Lossy compression deliberately discards information judged perceptually unimportant. JPEG, MP3, H.264, and AAC are all lossy. They achieve much higher ratios — often 10:1 to 100:1 — at the cost of some quality loss that may or may not be visible to humans.
Typical compression ratios by format
Ratios depend on content, codec settings, and algorithm. Approximate norms:
- ZIP / gzip (DEFLATE) = 2:1 to 3:1 on text; near 1:1 on already-compressed media
- PNG (lossless image) = 2:1 to 3:1 on photographs, much higher on flat graphics
- FLAC (lossless audio) = 1.5:1 to 2:1 on CD-quality PCM
- JPEG (lossy image) = ~10:1 at default quality; 4:1 high quality; 20:1 aggressive
- MP3 (lossy audio) = ~11:1 versus uncompressed 16-bit PCM
- H.264 (lossy video) = 50:1 to 200:1 depending on resolution and quality target
- H.265 / HEVC = roughly 2× H.264 efficiency for similar perceived quality
Compression ratio vs engine ratio
The phrase "compression ratio" appears in two unrelated contexts. In data compression, it measures file size reduction. In automotive engineering, it measures the volume of an engine cylinder before and after compression of the air-fuel mixture — a mechanical efficiency metric.
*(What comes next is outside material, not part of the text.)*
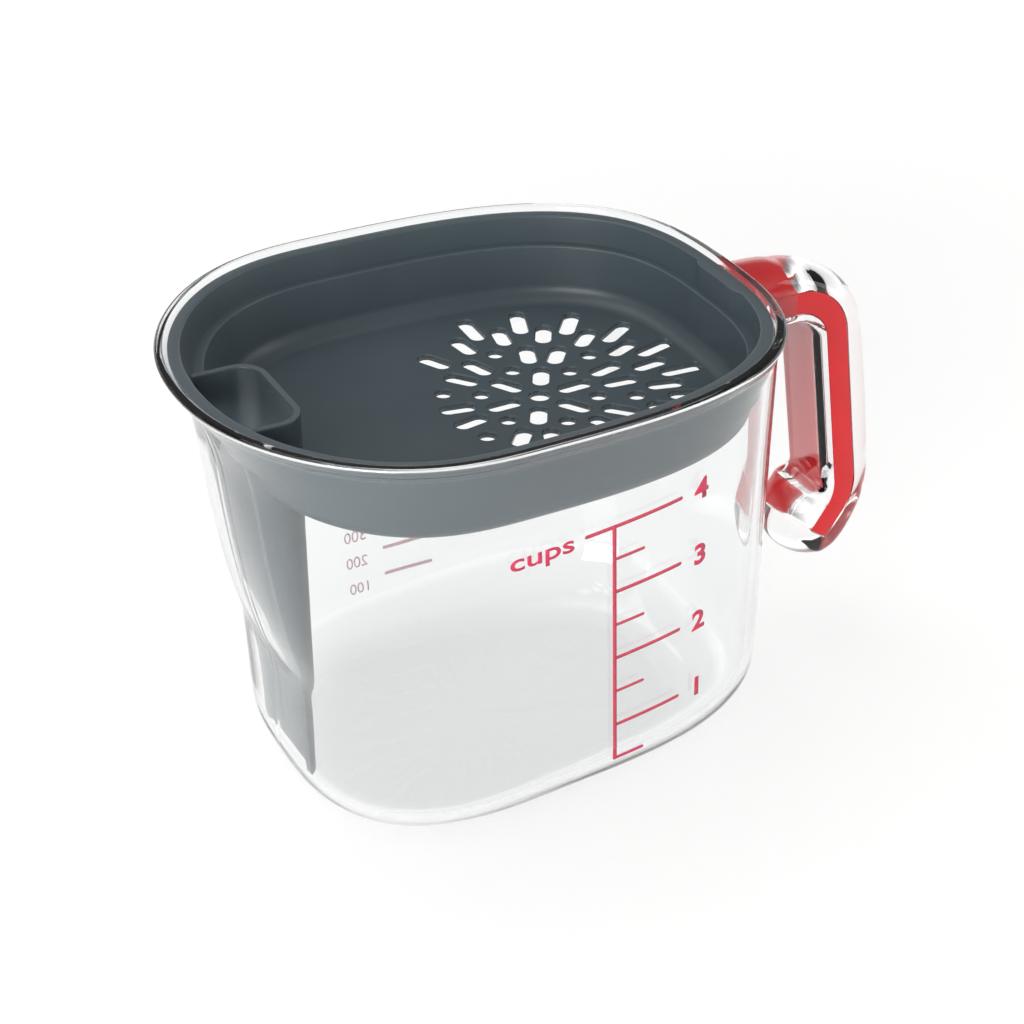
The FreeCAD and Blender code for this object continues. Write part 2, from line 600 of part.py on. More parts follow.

A modern naturally aspirated gasoline engine runs at roughly 10:1 to 13:1 mechanical compression. A diesel engine, which relies on compression heat to ignite fuel, runs at 14:1 to 23:1. The numbers look similar to data compression ratios but the physics is completely different.
Engine compression ratio describes a physical volume change inside a metal cylinder. Data compression ratio describes a numerical size reduction in a digital file. The math notation is the same; the underlying systems are not comparable.
Why some files cannot be compressed
Shannon's source coding theorem (1948) puts a hard floor on compression: the average compressed length cannot fall below the entropy of the source. Truly random data has maximum entropy and cannot be compressed at all. Already-compressed files (a JPEG, a ZIP, an MP4) are close to maximum entropy from the perspective of a second compressor — running them through gzip a second time typically grows them slightly due to header overhead.
That is also why "re-zipping" a file rarely helps. If the compressor was efficient the first time, the residual redundancy is near zero. Some files actually grow when compressed because of the algorithm's metadata footprint exceeding the few bytes it saves.
For archives that mix many small text files, ZIP and tar+gzip both work well. For media (already lossy-compressed photos, music, video), use a container format like 7z or tar without recompression — you save metadata but not file size.
Compression ratio mistakes to avoid
Three common errors come up around compression ratio. Comparing different content types — text and video are not comparable, since their underlying entropy differs by orders of magnitude. Ignoring codec settings — a JPEG at quality 95 and a JPEG at quality 50 produce wildly different ratios on the same image. Treating high ratio as automatically better — high lossy ratios mean more quality loss, not necessarily better compression. The right metric is quality per bit, not raw ratio.
A subtler trap is comparing compression ratios produced by tools with different default settings. Two ZIP utilities may report identical filename and metadata but use different DEFLATE compression levels, producing files that differ by 10-15% in size. When benchmarking compressors, always specify the level or setting alongside the ratio — otherwise the comparison is meaningless.
Modern operating systems compress filesystem data transparently. APFS on macOS, NTFS compression on Windows, and ZFS on Linux all apply compression in the background. Your visible disk usage is often the compressed footprint, not the raw file size — which is why a quick file size compression ratio check can be a useful sanity check.
One last practical note: compression and encryption interact badly. Encrypted data has near-maximum entropy and resists compression. If you need both, compress first and then encrypt. Compressing already-encrypted data wastes time and produces near-zero space savings, since the entropy is already at the Shannon limit.